No Ghosts, but Plenty of Charm: Hitting the Haunts in Old Savannah
They say Savannah is the most haunted city in America, and that may be true. But no matter how plentiful they are, those Southern ghosts sure are shy. Or, maybe bars weren't the best places to be looking for them.
I took my wife to Georgia's coolest city for her birthday. It was a short weekend trip, but the mild weather, laidback vibe, and friendly folks were exactly what we—angry, anxious New Yorkers—needed to forestall winter's icy lockdown. If you've never been to Savannah, I can't recommend it highly enough.

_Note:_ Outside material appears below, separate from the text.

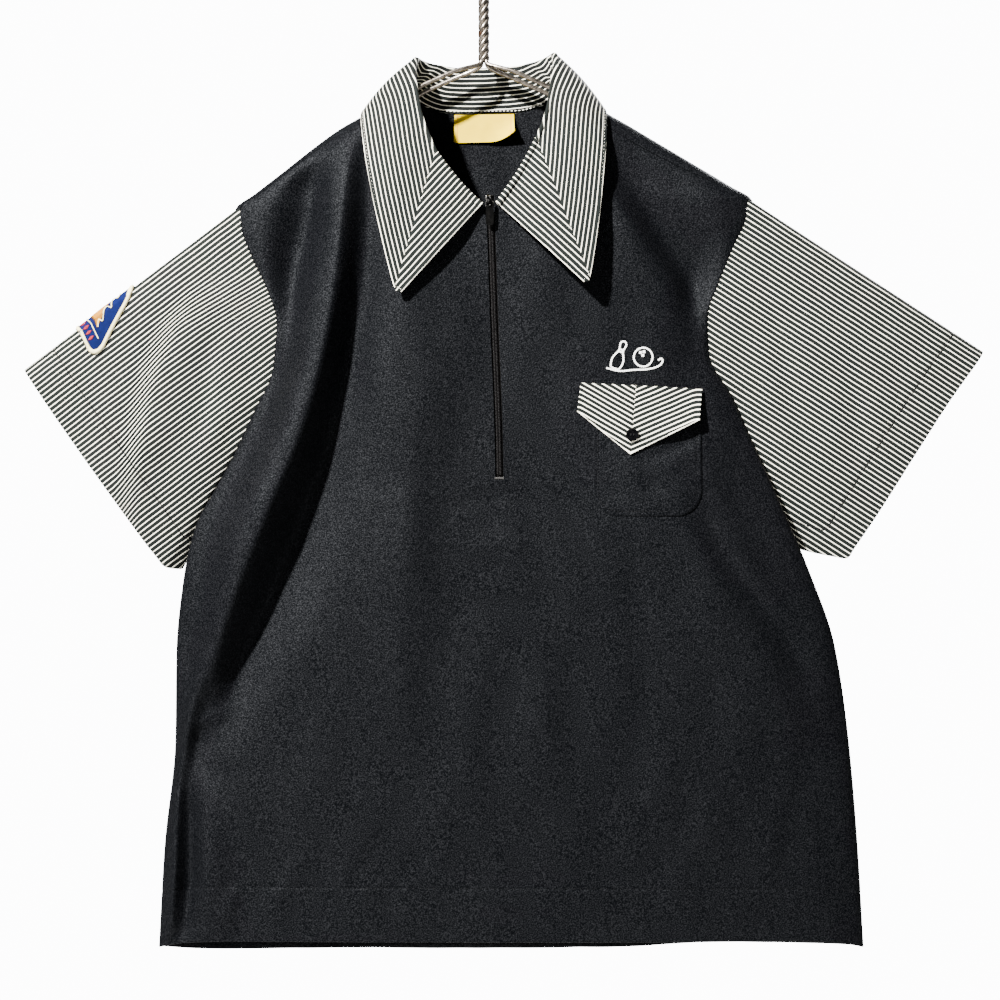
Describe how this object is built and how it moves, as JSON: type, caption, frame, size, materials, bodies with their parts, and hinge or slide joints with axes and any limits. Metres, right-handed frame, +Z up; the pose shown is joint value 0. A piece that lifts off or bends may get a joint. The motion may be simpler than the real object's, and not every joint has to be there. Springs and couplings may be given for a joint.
{
  "type": "bowling shirt on a wire hanger",
  "caption": "Short-sleeved half-zip bowling shirt with a folded, pointed collar, striped sleeves and a flapped chest pocket, hung on a hanger of twisted wire.",
  "frame": {"origin": "the point inside the top of the hanger's hook that bears on the rail", "axes": "+Z up; X across the shirt, +X to the right of someone who looks at its front; -Y towards them, so the front faces -Y"},
  "size_m": [0.845, 0.0918, 0.9038],
  "materials": {
    "black_knit": "fine double knit, matt",
    "striped_knit": "fine double knit in narrow dark and ivory stripes",
    "striped_knit_on_the_bias": "the same, with its stripes along the collar's lower edge",
    "button_black": "glossy",
    "zip_tape": "woven, matt",
    "zip_coil": "satin",
    "slider_metal": "bright",
    "pull_tab_black": "glossy enamel",
    "label_cream": "woven satin",
    "patch_blue": "embroidered twill",
    "hanger_steel": "drawn wire"
  },
  "bodies": {
    "shirt": {"front": "black_knit", "back": "black_knit", "pocket": "black_knit", "sleeve_left": "striped_knit", "sleeve_right": "striped_knit", "collar": "striped_knit", "collar_point_left": "striped_knit_on_the_bias", "collar_point_right": "striped_knit_on_the_bias", "pocket_flap_left": "striped_knit", "pocket_flap_right": "striped_knit", "button": "button_black", "zip_tape": "zip_tape", "zip_chain": "zip_coil", "zip_slider": "slider_metal", "neck_label": "label_cream", "sleeve_patch": "patch_blue", "hanger_wire_left": "hanger_steel", "hanger_wire_right": "hanger_steel"},
    "zip_pull": {"zip_pull_tab": "pull_tab_black"}
  },
  "joints": [
    {"name": "zip_pull_hinge", "type": "hinge", "parent": "shirt", "child": "zip_pull", "pos_m": [0.0052, -0.0344, -0.245], "axis": [-1, 0, 0], "range_deg": [0, 150]}
  ]
}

We spent the weekend at the Mansion on Forsyth Park, arguably the city's best hotel (above), where the service and room rivaled any number of Four Seasons and St. Regis properties we've enjoyed over the years. Though it was built within the last 10 years, the 126-room red brick building fits seamlessly in the historic district. Which didn't come easy: the bricks, we were told, were sourced at great expense to match the existing namesake structure, a 19th-century turreted mansion overlooking, yes, historic Forsyth Park. That original building now houses 700 Drayton, an exceptional "low country" restaurant serving up modern twists on classic Southern favorites under the direction of executive chef Michael Semancik (who actually did a stint at New York City's Blue Ribbon Bakery).

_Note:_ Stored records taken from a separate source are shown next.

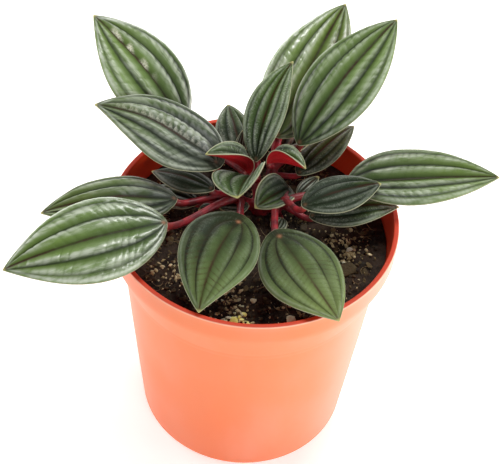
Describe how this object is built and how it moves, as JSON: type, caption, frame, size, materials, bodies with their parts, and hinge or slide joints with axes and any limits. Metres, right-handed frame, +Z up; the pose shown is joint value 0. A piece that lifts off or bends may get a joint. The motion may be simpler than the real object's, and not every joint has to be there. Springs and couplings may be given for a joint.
{
  "type": "potted peperomia",
  "caption": "Small foliage plant with ribbed oval leaves on short red stalks, growing in soil in a round tapered plastic nursery pot.",
  "frame": {"origin": "centre of the flat foot of the pot, on the surface that the pot stands on", "axes": "+Z up out of the pot, front of the plant towards -Y, +X to the right as seen from the front"},
  "size_m": [0.1894, 0.1447, 0.1589],
  "materials": {
    "pot": "thin moulded orange plastic with a soft satin sheen, deeper orange red inside and on the lip",
    "soil": "dark crumbly potting soil with bark chips and pale perlite grains",
    "crown": "smooth juicy crimson stems and leaf stalks with a wet satin sheen",
    "leaf": "ribbed dark green blade with silvery ridges, darker sunken veins, a pale margin and a crimson underside"
  },
  "bodies": {
    "root": {"pot": "pot", "soil": "soil", "crown": "crown", "leaf_back_left": "leaf", "leaf_left_upper": "leaf", "leaf_left_lower": "leaf", "leaf_front_left": "leaf", "leaf_front": "leaf", "leaf_front_right": "leaf", "leaf_right": "leaf", "leaf_back_right": "leaf", "leaf_back": "leaf", "leaf_centre_back": "leaf", "leaf_right_inner": "leaf", "leaf_right_under": "leaf", "leaf_back_right_under": "leaf", "leaf_left_inner": "leaf", "leaf_left_under": "leaf", "leaf_back_left_under": "leaf", "leaf_back_under": "leaf", "young_centre": "leaf", "young_left": "leaf", "young_right": "leaf", "young_front": "leaf", "young_right_small": "leaf", "young_front_left": "leaf", "young_back": "leaf", "young_back_right": "leaf", "bud_front": "leaf", "bud_left": "leaf", "bud_sprout": "leaf"}
  },
  "joints": []
}
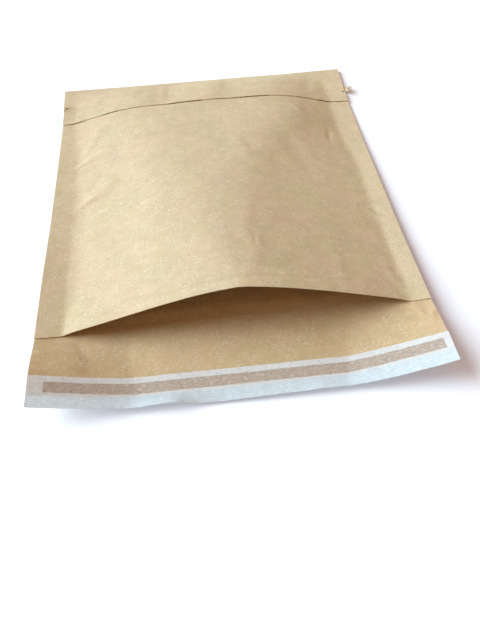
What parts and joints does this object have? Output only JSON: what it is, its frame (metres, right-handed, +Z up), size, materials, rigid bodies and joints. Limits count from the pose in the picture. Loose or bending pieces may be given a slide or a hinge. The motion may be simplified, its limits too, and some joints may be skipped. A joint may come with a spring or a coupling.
{
  "type": "padded envelope",
  "caption": "Kraft paper padded mailer lying open and empty: bulged pocket, unfolded closure flap with glue band and release liner, folded bottom flap with tear tape.",
  "frame": {"origin": "on the underside of the back wall, in the middle of the fold line between the pocket and the closure flap, at table height", "axes": "+Y runs along the mailer from the mouth to the folded bottom end, +Z is up from the table through the front panel, +X is to the right when looking into the mailer along +Y"},
  "size_m": [0.3264, 0.452, 0.0431],
  "materials": {
    "kraft": "plain unbleached kraft paper, matt with fine fibre flecks",
    "kraft_lining": "unbleached kraft lining paper over soft paper wadding, matt",
    "closure_glue": "dried hot-melt closure glue, brownish and slightly glossy",
    "glassine": "translucent white glassine release paper, satin",
    "tear_tape": "pale paper tear tape with a frayed end"
  },
  "bodies": {
    "root": {"back_panel": "kraft", "front_panel": "kraft", "back_padding": "kraft_lining", "front_padding": "kraft_lining", "closure_adhesive": "closure_glue", "release_liner": "glassine", "tear_tape": "tear_tape"}
  },
  "joints": []
}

But back to the ghosts. We spent most of Saturday acting like tourists. Which is to say, exploring Savannah's famous squares and wandering through quiet graveyards thick with Spanish moss. (But no, for the love of god, nothing associated with Paula Deen.) After sunset drinks and snacks at the Bohemian Hotel's airy, jazzy rooftop bar, we ambled to the Moon River Brewing Company to join a haunted pub crawl. The first stop was, conveniently enough, Moon River's second floor, said to be haunted by ghosts that regularly pester the employees. Truth be told, it was spooky. But no sightings.

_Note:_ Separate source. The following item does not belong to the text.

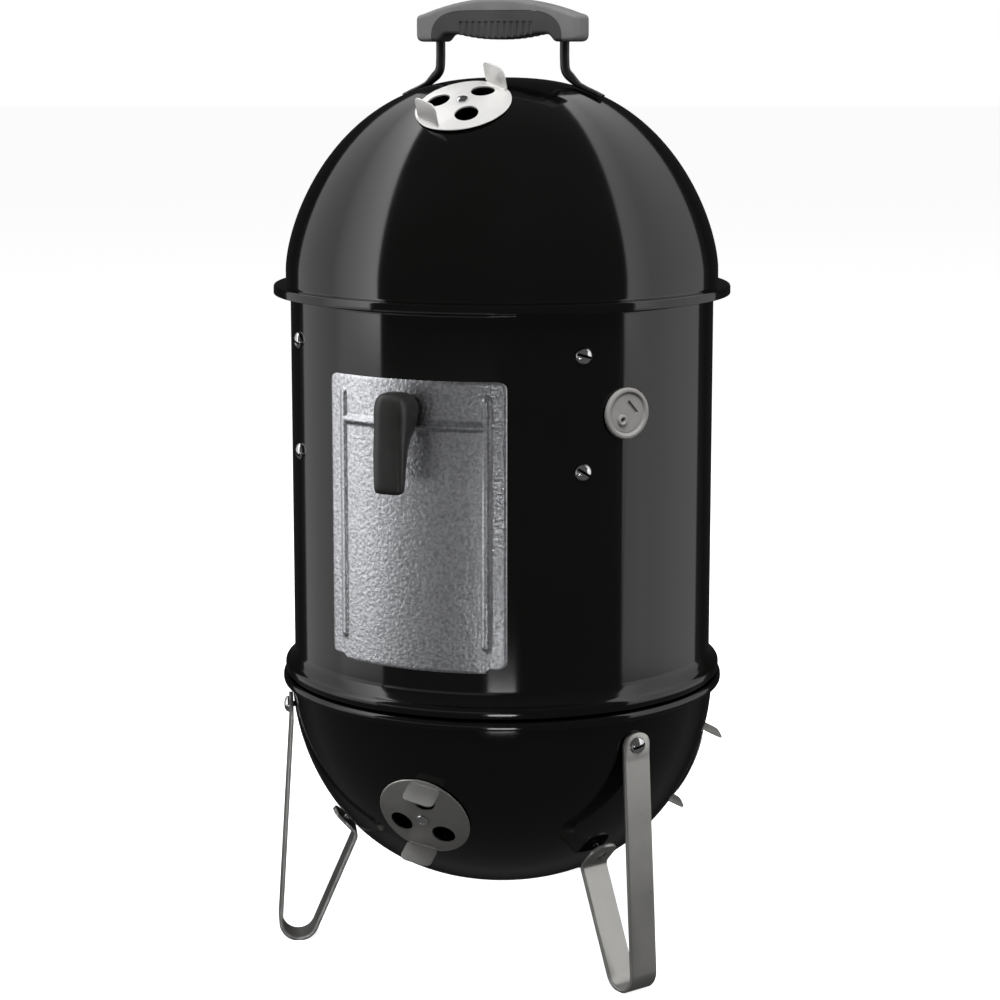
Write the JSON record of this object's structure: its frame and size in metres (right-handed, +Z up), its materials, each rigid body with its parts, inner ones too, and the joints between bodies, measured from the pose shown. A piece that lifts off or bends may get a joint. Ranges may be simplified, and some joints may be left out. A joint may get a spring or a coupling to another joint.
{
  "type": "vertical water smoker",
  "caption": "Upright charcoal smoker: domed lid, round centre section with a door and grates over a water pan, and a bowl on strap legs.",
  "frame": {"origin": "on the ground under the middle of the whole smoker's box; the smoker's own vertical axis is 1.6 mm along +X and 5.7 mm along +Y from it", "axes": "+Z up, the door side towards -Y, the lid handle parallel to the door"},
  "size_m": [0.379, 0.387, 0.7865],
  "materials": {
    "enamel": "high gloss black porcelain enamel",
    "aluminium": "satin sheet",
    "embossed_aluminium": "stucco embossed sheet",
    "plated_steel": "bright plated",
    "grate_steel": "plain mill steel",
    "black_rod": "satin black",
    "light_grip": "fine grained grey nylon",
    "dark_grip": "fine grained dark grey nylon",
    "black_nylon": "satin black glass-filled nylon",
    "silicone": "matt grey silicone"
  },
  "bodies": {
    "bowl": {"bowl_shell": "enamel", "leg_right": "aluminium", "leg_back": "aluminium", "leg_left": "aluminium", "leg_right_screw_upper": "plated_steel", "leg_right_screw_lower": "plated_steel", "leg_right_nut_upper": "plated_steel", "leg_right_nut_lower": "plated_steel", "leg_back_screw_upper": "plated_steel", "leg_back_screw_lower": "plated_steel", "leg_back_nut_upper": "plated_steel", "leg_back_nut_lower": "plated_steel", "leg_left_screw_upper": "plated_steel", "leg_left_screw_lower": "plated_steel", "leg_left_nut_upper": "plated_steel", "leg_left_nut_lower": "plated_steel", "bowl_damper_front_rivet": "plated_steel", "bowl_damper_right_rivet": "plated_steel", "bowl_damper_back_rivet": "plated_steel"},
    "bowl_damper_front": {"bowl_damper_front": "aluminium"},
    "bowl_damper_right": {"bowl_damper_right": "aluminium"},
    "bowl_damper_back": {"bowl_damper_back": "aluminium"},
    "charcoal_grate": {"charcoal_grate": "grate_steel"},
    "charcoal_ring": {"charcoal_ring": "grate_steel"},
    "centre_section": {"centre_shell": "enamel", "grate_strap_1": "grate_steel", "grate_strap_2": "grate_steel", "grate_strap_3": "grate_steel", "grate_strap_4": "grate_steel", "strap_screw_1_upper": "plated_steel", "strap_screw_1_lower": "plated_steel", "strap_nut_1_upper": "plated_steel", "strap_nut_1_lower": "plated_steel", "strap_screw_2_upper": "plated_steel", "strap_screw_2_lower": "plated_steel", "strap_nut_2_upper": "plated_steel", "strap_nut_2_lower": "plated_steel", "strap_screw_3_upper": "plated_steel", "strap_screw_3_lower": "plated_steel", "strap_nut_3_upper": "plated_steel", "strap_nut_3_lower": "plated_steel", "strap_screw_4_upper": "plated_steel", "strap_screw_4_lower": "plated_steel", "strap_nut_4_upper": "plated_steel", "strap_nut_4_lower": "plated_steel", "probe_grommet": "silicone"},
    "door": {"door_panel": "embossed_aluminium"},
    "door_latch": {"door_handle": "black_nylon", "latch_lever": "grate_steel"},
    "upper_grate": {"upper_grate": "plated_steel"},
    "lower_grate": {"lower_grate": "plated_steel"},
    "water_pan": {"water_pan": "enamel"},
    "lid": {"lid_shell": "enamel", "lid_damper_rivet": "plated_steel", "handle_rod": "black_rod", "grip_shell": "light_grip", "grip_insert": "dark_grip", "grip_screw_left": "plated_steel", "grip_screw_right": "plated_steel"},
    "lid_damper": {"lid_damper": "aluminium"}
  },
  "joints": [
    {"name": "centre_lift", "type": "slide", "parent": "bowl", "child": "centre_section", "axis": [0, 0, 1], "range_m": [0, 0.3]},
    {"name": "lid_lift", "type": "slide", "parent": "centre_section", "child": "lid", "axis": [0, 0, 1], "range_m": [0, 0.3]},
    {"name": "lid_damper_turn", "type": "hinge", "parent": "lid", "child": "lid_damper", "pos_m": [-0.02918, -0.0789, 0.70423], "axis": [-0.1619, -0.4449, 0.8808], "range_deg": [0, 60]},
    {"name": "bowl_damper_front_turn", "type": "hinge", "parent": "bowl", "child": "bowl_damper_front", "pos_m": [-0.06059, -0.13739, 0.14332], "axis": [-0.3542, -0.8151, -0.4585], "range_deg": [0, 60]},
    {"name": "bowl_damper_right_turn", "type": "hinge", "parent": "bowl", "child": "bowl_damper_right", "pos_m": [0.15659, 0.02336, 0.14332], "axis": [0.883, 0.1007, -0.4585], "range_deg": [0, 60]},
    {"name": "bowl_damper_back_turn", "type": "hinge", "parent": "bowl", "child": "bowl_damper_back", "pos_m": [-0.09122, 0.13106, 0.14332], "axis": [-0.5287, 0.7143, -0.4585], "range_deg": [0, 60]},
    {"name": "door_tilt", "type": "hinge", "parent": "centre_section", "child": "door", "pos_m": [-0.07023, -0.15413, 0.2686], "axis": [0.9121, -0.41, 0], "range_deg": [0, 90]},
    {"name": "door_latch_turn", "type": "hinge", "parent": "door", "child": "door_latch", "pos_m": [-0.06974, -0.15303, 0.474], "axis": [-0.41, -0.9121, 0], "range_deg": [0, 90]},
    {"name": "upper_grate_lift", "type": "slide", "parent": "centre_section", "child": "upper_grate", "axis": [0, 0, 1], "range_m": [0, 0.015]},
    {"name": "lower_grate_lift", "type": "slide", "parent": "centre_section", "child": "lower_grate", "axis": [0, 0, 1], "range_m": [0, 0.09]},
    {"name": "water_pan_lift", "type": "slide", "parent": "centre_section", "child": "water_pan", "axis": [0, 0, 1], "range_m": [0, 0.012]},
    {"name": "charcoal_grate_lift", "type": "slide", "parent": "bowl", "child": "charcoal_grate", "axis": [0, 0, 1], "range_m": [0, 0.05]},
    {"name": "charcoal_ring_lift", "type": "slide", "parent": "charcoal_grate", "child": "charcoal_ring", "axis": [0, 0, 1], "range_m": [0, 0.05]}
  ]
}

The second and third stops were a basement-level sports bar and a Scottish pub, respectively. The former once served as slaves' quarters, and now proudly features not one, but two beer pong tables (and the first cigarette machine I've seen in a decade). The latter is said to be haunted by... Oh, someone. Honestly, I don't remember the details—only that we didn't see any spooks, ghouls, wraiths or spirits. It didn't much matter. By the fourth stop on our pub crawl, we were convinced that Savannah was the greatest city in America. If not for its timid ghosts, then for its legal to-go cups. Plastic only, 16 ounces or less, try not to wander into traffic.
We had every intention of visiting Savannah's greatest ghostly attraction, Bonaventure Cemetery, on Sunday morning—but we'd had enough exploring for one weekend. Instead, we booked a couple's massage at the Mansion's Poseidon Spa and followed that with a delightfully boozy brunch at 700 Drayton. Even with a connecting flight through Atlanta, we were back in Brooklyn with enough time to get a full night's sleep.